Could you point me to the paragraph in question? I've read the article a few times now, and I don't see A) anyone described as anti-racist or B) anything saying people who do racist things cannot grow.
Sorry! Somehow I managed to paste completely the wrong link, and now it is too late for me to edit my previous comment. I realise now that scrolling down on that website automatically loads new articles and updates the address bar.

Here[0] is the article I had meant to link to.

Ah man… I really feel bad that you read the wrong article a few times after I unwittingly mislead you. I'm genuinely sorry about that.

[0]: https://www.ocpathink.org/post/whites-will-always-be-racist-...

Ah, thanks for the corrected link, I appreciate it. I hate when websites do that, it's super confusing.

I actually agree with her here, but I don't think that's the same as saying that racist people can't get better:

> While citizens can work on addressing racism, they can never be free of it, she said. “We don’t arrive and now we are not racist,” DiAngelo said.

In her view (and mine), becoming "not racist" isn't really a thing that happens and then you're done, and you don't have to worry about not being racist anymore. Rather, it's an ongoing effort, the same way being a kind person or a hard worker is. In this understanding, "all white people are racist" is not a condemnation of white people or an attempt to cast white people as inherently bad or irredeemable.

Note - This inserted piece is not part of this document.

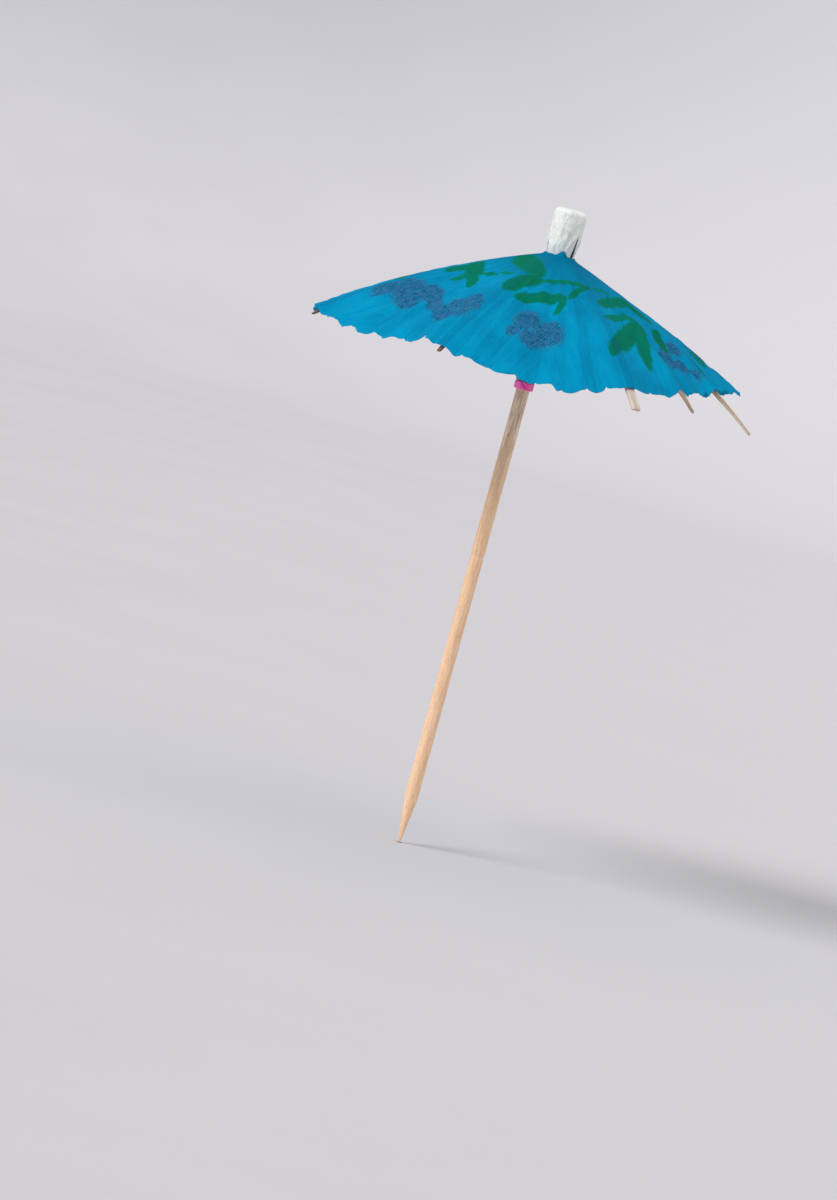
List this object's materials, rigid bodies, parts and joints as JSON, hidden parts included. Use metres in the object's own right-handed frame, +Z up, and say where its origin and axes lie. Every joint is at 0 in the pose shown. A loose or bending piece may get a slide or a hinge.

Rather, it's meant as a wake-up call - "Yes, all white people, even you, believe racist things and sometimes act in racist ways." If you want to be anti-racist, it is important to recognize these things within yourself and improve them, in the same way that you work to improve the world outside you.

Since this is a different definitional understanding (semantics?) than the person who says "I'm not racist," it can be a tricky point to communicate properly without being misunderstood or taken out of context.

I don't agree with all of DiAngelo's points or writing, but on this core one, I think she's not too far off the mark.

I mean sorry, but no amount of context to "all white people are racist" is going to make people see the nuance.

It's a stupid statement no matter the explanation.

And honestly even the intent at bwst is advocating purity over practice, her point will waste a lot of resources on people who are more or less on board with said idea of anti-racism but are flawed.

> Robin DiAngelo

I'm going to have to start asking for better sources on antiracism than a white woman who makes a career out of corporate "diversity training." Like, of course that's her entire thesis.

White fragility is a very useful concept, for sure. But the way DiAngelo uses it seems to be more focused on making white people hem and haw and feel guilty for even trying instead of doing mutual aid, reading theory, forming community, anything actually helpful or useful.

If I wanted to set up a strawman, that's exactly what I'd do.

In case anyone finds this, I should probably clarify that my beef is with DiAngelo specifically rather than with CRT in general. I think that what she puts forth leads to unhelpful, performative activism, and I think she characterizes Black people erroneously as a monolith. In my opinion, the end result is white people getting bounced off of important work by one excessively moralizing book with a profit motive. For this and other reasons White Fragility is being taken off of some antiracism reading lists.

I'll probably read her new book that's coming out soon, but my prior assumption is that it's more of the same. I hope to be proven wrong.

I remain unconvinced that CRT is at all constructive and I find it peculiar that you recognise it as erroneous to characterise black people as a monolith when this is exactly what CRT does.

My perspective aligns neatly with that describe here[0].

As Trevor Phillips would say[1], Critical Race Theory is exactly the idea I would invent if I were a racist.

[0]: https://www.heritage.org/civil-society/commentary/how-leftis...

[1]: https://www.youtube.com/watch?v=Tb2iFikOwYU

These aren't the better sources I was looking for.